EXERCISE GOAL
Extract all data as written.
START
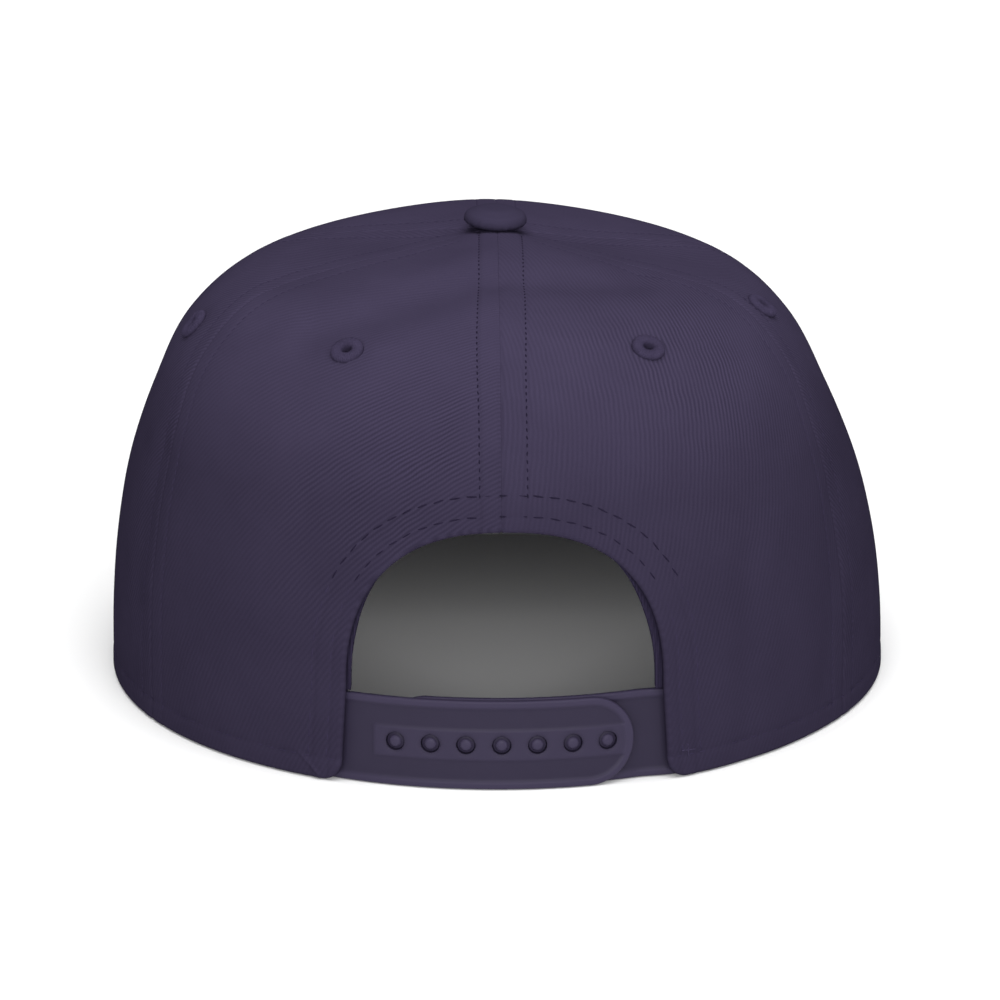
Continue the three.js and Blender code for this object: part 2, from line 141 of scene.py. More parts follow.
# angle, row, to angle, to row, spread, depth: the first two are deeper here than in the frame
FOLDS = (
    (43, 0.655, 8, 0.805, 0.06, 0.018),
    (-4, 0.815, -55, 0.775, 0.06, 0.016),
    (72, 0.700, 40, 0.900, 0.06, 0.006),
    (-37, 0.040, -38, 0.310, 0.05, 0.006),
    (-55, 0.080, -60, 0.330, 0.05, 0.005),
    (66, 0.180, 64, 0.400, 0.05, 0.007),
)

# degrees at the rim and at the top
SEAMS = ((0, 0), (60, 71), (120, 116), (180, 180), (240, 244), (300, 289))
SEAM_SWING = (0.25, 0.85)

# degrees, row
EYELETS = {
    "back_left": (32.5, 0.635), "back_right": (-32, 0.640),
    "side_left": (79, 0.575), "side_right": (-76.5, 0.635),
    "front_left": (148, 0.600), "front_right": (-148, 0.600),
}

visor_low, visor_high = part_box("visor")
CENTRE = np.array([
    500 * (visor_low.x + visor_high.x),
    1000 * cad_low[1] + FRONT_REACH + VISOR_LENGTH,
    1000 * cad_low[2],
])


# The crown's surface

def along_sections(column, row):
    values = SECTIONS[:, COLUMNS.index(column)]
    last = len(values) - 1
    padded = np.concatenate(([2 * values[0] - values[1]], values, [2 * values[-1] - values[-2]]))
    place = np.clip(np.asarray(row, float) * last, 0, last - 1e-9)
    index = place.astype(int)
    share = place - index
    a, b, c, d = (padded[index + k] for k in range(4))
    curve = c - a + share * (2 * a - 5 * b + 4 * c - d + share * (3 * (b - c) + d - a))
    return b + 0.5 * share * curve


def smooth_crown(angle, row):
    angle, row = np.broadcast_arrays(np.asarray(angle, float), np.asarray(row, float))
    lengthways = np.cos(angle) ** 2
    crossways = np.sin(angle) ** 2
    back = np.cos(angle) > 0

    def mixed(what):
        ends = np.where(back, along_sections(f"back_{what}", row), along_sections(f"front_{what}", row))
        return lengthways * ends + crossways * along_sections(f"side_{what}", row)

    reach = mixed("reach")
    rise = mixed("rise")
    swell = 1 + along_sections("square", row) * np.sin(2 * angle) ** 2
    rim_y = np.where(back, BACK_REACH, FRONT_REACH) * np.cos(angle) * swell
    lift = np.where(back, 0, VISOR_CAMBER * lengthways * (1 - rise))
    return np.stack([
        HALF_WIDTH * np.sin(angle) * reach * swell,
        reach * rim_y - (1 - reach) * APEX_FORWARD,
        CROWN_HEIGHT * rise + lift,
    ], axis=-1)


def wrapped(angle):
    return (angle + math.pi) % (2 * math.pi) - math.pi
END
RESPONSE FOR THIS EXERCISE
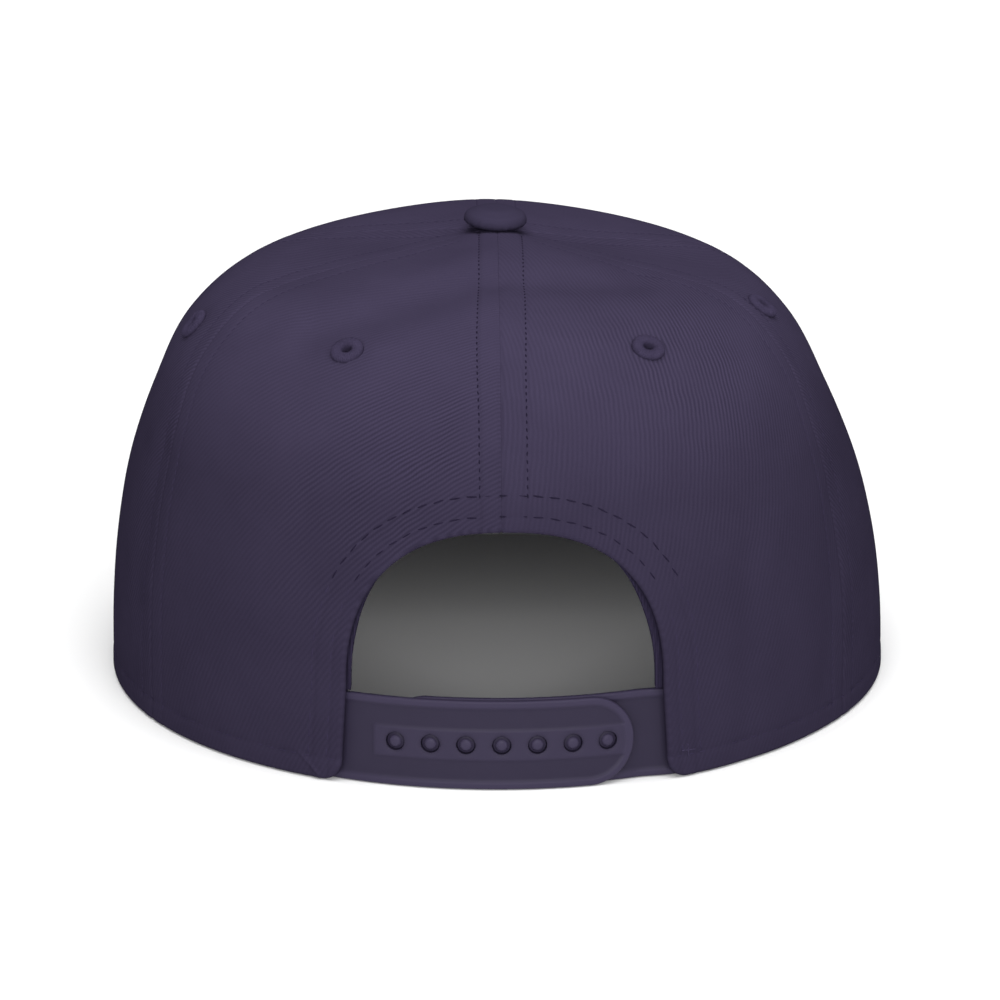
Continue the three.js and Blender code for this object: part 2, from line 141 of scene.py. More parts follow.
# angle, row, to angle, to row, spread, depth: the first two are deeper here than in the frame
FOLDS = (
    (43, 0.655, 8, 0.805, 0.06, 0.018),
    (-4, 0.815, -55, 0.775, 0.06, 0.016),
    (72, 0.700, 40, 0.900, 0.06, 0.006),
    (-37, 0.040, -38, 0.310, 0.05, 0.006),
    (-55, 0.080, -60, 0.330, 0.05, 0.005),
    (66, 0.180, 64, 0.400, 0.05, 0.007),
)

# degrees at the rim and at the top
SEAMS = ((0, 0), (60, 71), (120, 116), (180, 180), (240, 244), (300, 289))
SEAM_SWING = (0.25, 0.85)

# degrees, row
EYELETS = {
    "back_left": (32.5, 0.635), "back_right": (-32, 0.640),
    "side_left": (79, 0.575), "side_right": (-76.5, 0.635),
    "front_left": (148, 0.600), "front_right": (-148, 0.600),
}

visor_low, visor_high = part_box("visor")
CENTRE = np.array([
    500 * (visor_low.x + visor_high.x),
    1000 * cad_low[1] + FRONT_REACH + VISOR_LENGTH,
    1000 * cad_low[2],
])


# The crown's surface

def along_sections(column, row):
    values = SECTIONS[:, COLUMNS.index(column)]
    last = len(values) - 1
    padded = np.concatenate(([2 * values[0] - values[1]], values, [2 * values[-1] - values[-2]]))
    place = np.clip(np.asarray(row, float) * last, 0, last - 1e-9)
    index = place.astype(int)
    share = place - index
    a, b, c, d = (padded[index + k] for k in range(4))
    curve = c - a + share * (2 * a - 5 * b + 4 * c - d + share * (3 * (b - c) + d - a))
    return b + 0.5 * share * curve


def smooth_crown(angle, row):
    angle, row = np.broadcast_arrays(np.asarray(angle, float), np.asarray(row, float))
    lengthways = np.cos(angle) ** 2
    crossways = np.sin(angle) ** 2
    back = np.cos(angle) > 0

    def mixed(what):
        ends = np.where(back, along_sections(f"back_{what}", row), along_sections(f"front_{what}", row))
        return lengthways * ends + crossways * along_sections(f"side_{what}", row)

    reach = mixed("reach")
    rise = mixed("rise")
    swell = 1 + along_sections("square", row) * np.sin(2 * angle) ** 2
    rim_y = np.where(back, BACK_REACH, FRONT_REACH) * np.cos(angle) * swell
    lift = np.where(back, 0, VISOR_CAMBER * lengthways * (1 - rise))
    return np.stack([
        HALF_WIDTH * np.sin(angle) * reach * swell,
        reach * rim_y - (1 - reach) * APEX_FORWARD,
        CROWN_HEIGHT * rise + lift,
    ], axis=-1)


def wrapped(angle):
    return (angle + math.pi) % (2 * math.pi) - math.pi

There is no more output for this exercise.